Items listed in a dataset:
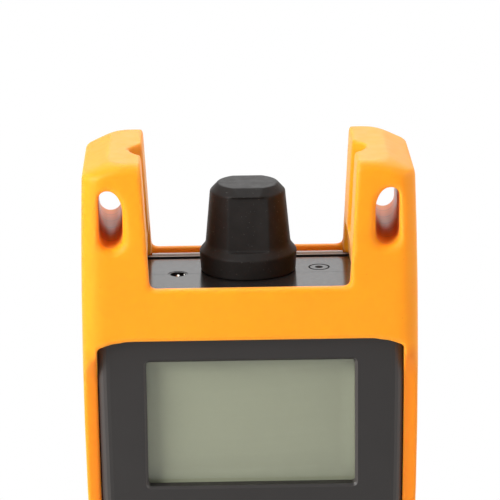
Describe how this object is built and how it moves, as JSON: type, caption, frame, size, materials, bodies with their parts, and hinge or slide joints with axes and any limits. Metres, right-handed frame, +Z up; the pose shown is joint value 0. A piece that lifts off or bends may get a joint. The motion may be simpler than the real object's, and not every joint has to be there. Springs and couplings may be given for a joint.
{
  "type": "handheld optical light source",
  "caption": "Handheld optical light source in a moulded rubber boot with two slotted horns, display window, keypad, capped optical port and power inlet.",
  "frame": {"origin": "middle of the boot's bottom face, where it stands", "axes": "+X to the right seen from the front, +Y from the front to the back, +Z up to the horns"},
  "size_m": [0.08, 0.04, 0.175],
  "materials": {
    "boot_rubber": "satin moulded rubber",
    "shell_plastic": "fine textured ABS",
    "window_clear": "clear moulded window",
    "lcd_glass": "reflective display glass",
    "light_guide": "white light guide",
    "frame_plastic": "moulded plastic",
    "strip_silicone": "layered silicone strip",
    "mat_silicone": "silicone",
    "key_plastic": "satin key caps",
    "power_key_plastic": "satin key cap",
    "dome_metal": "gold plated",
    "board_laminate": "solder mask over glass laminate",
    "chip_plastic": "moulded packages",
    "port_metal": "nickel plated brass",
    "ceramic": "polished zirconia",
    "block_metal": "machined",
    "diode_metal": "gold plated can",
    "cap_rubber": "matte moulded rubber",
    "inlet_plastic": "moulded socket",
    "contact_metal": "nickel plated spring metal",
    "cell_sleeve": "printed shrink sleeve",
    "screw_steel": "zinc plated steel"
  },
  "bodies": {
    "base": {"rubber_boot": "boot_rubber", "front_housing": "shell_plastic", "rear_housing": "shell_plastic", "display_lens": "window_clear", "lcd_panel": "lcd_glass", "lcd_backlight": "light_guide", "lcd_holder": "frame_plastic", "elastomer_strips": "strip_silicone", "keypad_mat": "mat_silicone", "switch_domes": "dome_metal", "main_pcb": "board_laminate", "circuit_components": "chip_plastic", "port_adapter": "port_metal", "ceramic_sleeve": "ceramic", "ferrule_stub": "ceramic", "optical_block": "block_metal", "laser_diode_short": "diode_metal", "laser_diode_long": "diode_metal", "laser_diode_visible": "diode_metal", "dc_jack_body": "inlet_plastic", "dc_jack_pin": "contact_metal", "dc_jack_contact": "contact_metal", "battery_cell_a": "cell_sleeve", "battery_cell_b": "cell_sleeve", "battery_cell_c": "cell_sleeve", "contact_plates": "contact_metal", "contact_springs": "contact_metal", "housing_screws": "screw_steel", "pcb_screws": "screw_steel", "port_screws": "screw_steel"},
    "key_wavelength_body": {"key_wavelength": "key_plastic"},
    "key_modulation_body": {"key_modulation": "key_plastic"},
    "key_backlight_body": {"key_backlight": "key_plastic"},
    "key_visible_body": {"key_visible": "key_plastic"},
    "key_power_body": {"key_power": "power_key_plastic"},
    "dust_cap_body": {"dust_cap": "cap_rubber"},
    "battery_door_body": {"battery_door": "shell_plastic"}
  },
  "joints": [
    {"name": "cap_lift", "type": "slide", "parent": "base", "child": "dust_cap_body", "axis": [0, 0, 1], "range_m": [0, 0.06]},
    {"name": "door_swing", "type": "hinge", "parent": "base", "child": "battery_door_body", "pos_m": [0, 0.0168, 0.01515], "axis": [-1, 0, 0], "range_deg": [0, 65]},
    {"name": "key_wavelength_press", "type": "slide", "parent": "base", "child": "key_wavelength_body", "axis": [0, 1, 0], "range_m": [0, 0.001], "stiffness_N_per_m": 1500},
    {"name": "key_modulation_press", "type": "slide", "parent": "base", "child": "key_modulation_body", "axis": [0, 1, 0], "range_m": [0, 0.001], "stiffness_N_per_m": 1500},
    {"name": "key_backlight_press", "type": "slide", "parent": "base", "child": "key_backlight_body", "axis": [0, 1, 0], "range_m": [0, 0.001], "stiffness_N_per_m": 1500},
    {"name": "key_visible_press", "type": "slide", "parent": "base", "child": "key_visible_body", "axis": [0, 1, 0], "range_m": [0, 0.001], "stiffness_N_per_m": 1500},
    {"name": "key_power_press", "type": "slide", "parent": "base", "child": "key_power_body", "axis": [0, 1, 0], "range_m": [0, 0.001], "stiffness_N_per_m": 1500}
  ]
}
==
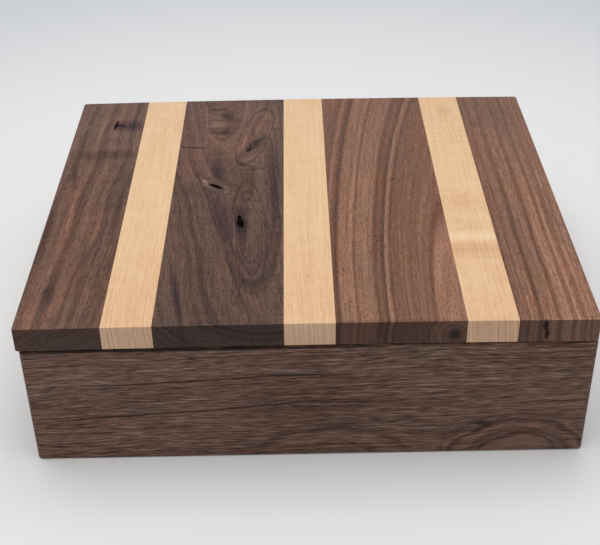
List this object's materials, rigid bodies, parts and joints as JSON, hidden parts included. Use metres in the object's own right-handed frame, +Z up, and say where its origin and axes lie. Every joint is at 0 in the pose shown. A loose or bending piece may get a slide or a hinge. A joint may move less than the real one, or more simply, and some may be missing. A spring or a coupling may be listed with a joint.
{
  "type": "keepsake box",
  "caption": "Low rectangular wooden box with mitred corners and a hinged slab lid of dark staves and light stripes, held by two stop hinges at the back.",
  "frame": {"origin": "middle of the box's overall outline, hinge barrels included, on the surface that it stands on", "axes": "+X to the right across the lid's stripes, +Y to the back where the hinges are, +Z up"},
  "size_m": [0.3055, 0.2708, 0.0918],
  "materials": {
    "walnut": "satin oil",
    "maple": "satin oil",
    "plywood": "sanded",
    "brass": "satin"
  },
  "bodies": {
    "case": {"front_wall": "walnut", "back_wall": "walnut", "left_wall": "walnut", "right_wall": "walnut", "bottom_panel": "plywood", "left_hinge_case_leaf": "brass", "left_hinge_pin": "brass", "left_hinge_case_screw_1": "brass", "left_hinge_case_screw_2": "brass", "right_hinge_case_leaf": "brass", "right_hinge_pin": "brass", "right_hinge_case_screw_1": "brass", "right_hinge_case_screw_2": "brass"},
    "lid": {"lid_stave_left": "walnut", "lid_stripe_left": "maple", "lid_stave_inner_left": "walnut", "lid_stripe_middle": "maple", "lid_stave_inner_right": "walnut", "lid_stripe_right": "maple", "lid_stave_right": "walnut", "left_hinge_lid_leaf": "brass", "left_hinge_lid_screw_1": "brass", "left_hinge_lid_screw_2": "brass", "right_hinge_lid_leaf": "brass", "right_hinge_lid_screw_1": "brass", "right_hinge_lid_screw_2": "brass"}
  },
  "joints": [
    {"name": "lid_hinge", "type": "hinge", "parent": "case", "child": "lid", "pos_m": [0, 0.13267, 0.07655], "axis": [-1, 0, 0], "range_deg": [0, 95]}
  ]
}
--
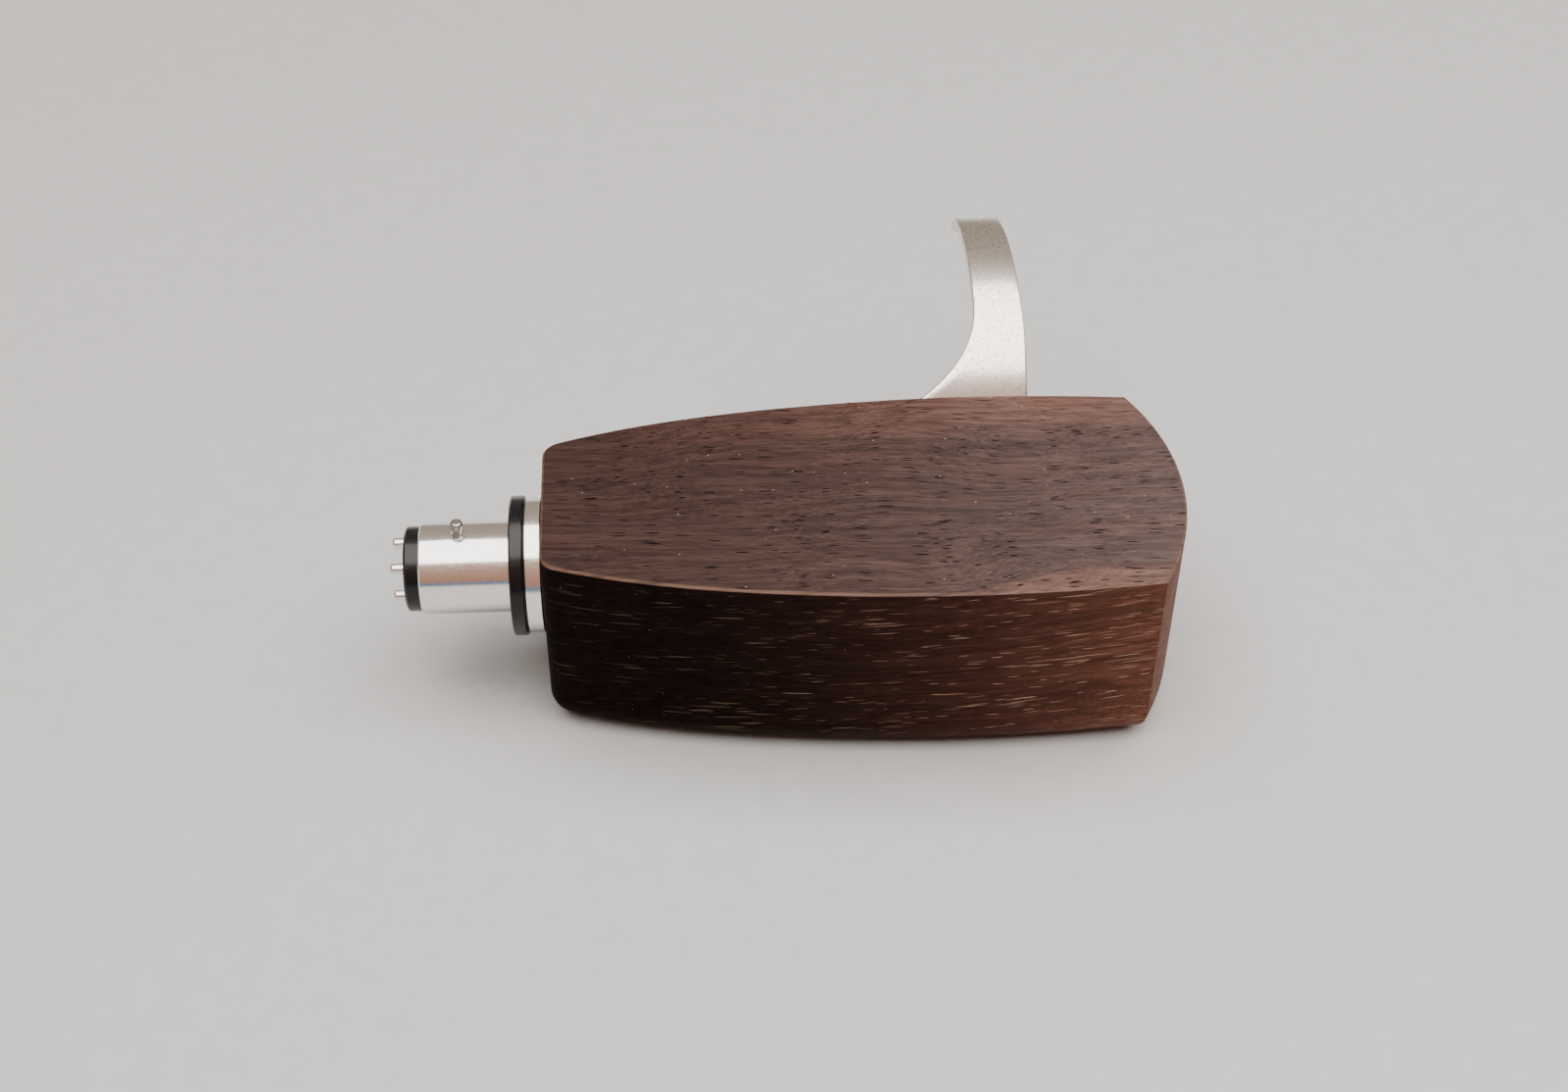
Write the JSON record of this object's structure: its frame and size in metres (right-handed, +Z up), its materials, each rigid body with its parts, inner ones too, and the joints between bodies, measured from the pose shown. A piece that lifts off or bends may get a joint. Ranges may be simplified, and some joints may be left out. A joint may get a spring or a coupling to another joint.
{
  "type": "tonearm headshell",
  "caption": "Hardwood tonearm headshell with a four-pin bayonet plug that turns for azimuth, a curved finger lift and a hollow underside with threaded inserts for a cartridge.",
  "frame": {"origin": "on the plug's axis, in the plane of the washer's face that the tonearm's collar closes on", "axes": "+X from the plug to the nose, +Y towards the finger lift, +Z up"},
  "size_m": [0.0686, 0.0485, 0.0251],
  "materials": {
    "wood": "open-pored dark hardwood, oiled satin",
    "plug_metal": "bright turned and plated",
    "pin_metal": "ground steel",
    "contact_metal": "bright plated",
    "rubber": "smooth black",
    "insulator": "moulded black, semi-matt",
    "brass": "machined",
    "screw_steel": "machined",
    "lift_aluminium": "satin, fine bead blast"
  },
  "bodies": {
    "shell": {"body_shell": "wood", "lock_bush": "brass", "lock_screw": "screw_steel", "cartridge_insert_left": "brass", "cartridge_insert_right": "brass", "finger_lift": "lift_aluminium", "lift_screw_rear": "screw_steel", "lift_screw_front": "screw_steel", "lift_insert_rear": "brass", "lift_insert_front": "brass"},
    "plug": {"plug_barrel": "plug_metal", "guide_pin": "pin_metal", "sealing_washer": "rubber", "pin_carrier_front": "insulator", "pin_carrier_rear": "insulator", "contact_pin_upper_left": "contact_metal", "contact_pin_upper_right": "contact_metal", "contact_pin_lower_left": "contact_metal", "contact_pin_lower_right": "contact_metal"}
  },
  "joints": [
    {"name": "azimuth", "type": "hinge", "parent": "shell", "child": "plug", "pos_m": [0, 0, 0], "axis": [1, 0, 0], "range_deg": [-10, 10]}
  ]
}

*EXERCISE TASK*
For each line of the listing that holds the word "lifts", show that line.

*CORRECT RESPONSE*
Describe how this object is built and how it moves, as JSON: type, caption, frame, size, materials, bodies with their parts, and hinge or slide joints with axes and any limits. Metres, right-handed frame, +Z up; the pose shown is joint value 0. A piece that lifts off or bends may get a joint. The motion may be simpler than the real object's, and not every joint has to be there. Springs and couplings may be given for a joint.
Write the JSON record of this object's structure: its frame and size in metres (right-handed, +Z up), its materials, each rigid body with its parts, inner ones too, and the joints between bodies, measured from the pose shown. A piece that lifts off or bends may get a joint. Ranges may be simplified, and some joints may be left out. A joint may get a spring or a coupling to another joint.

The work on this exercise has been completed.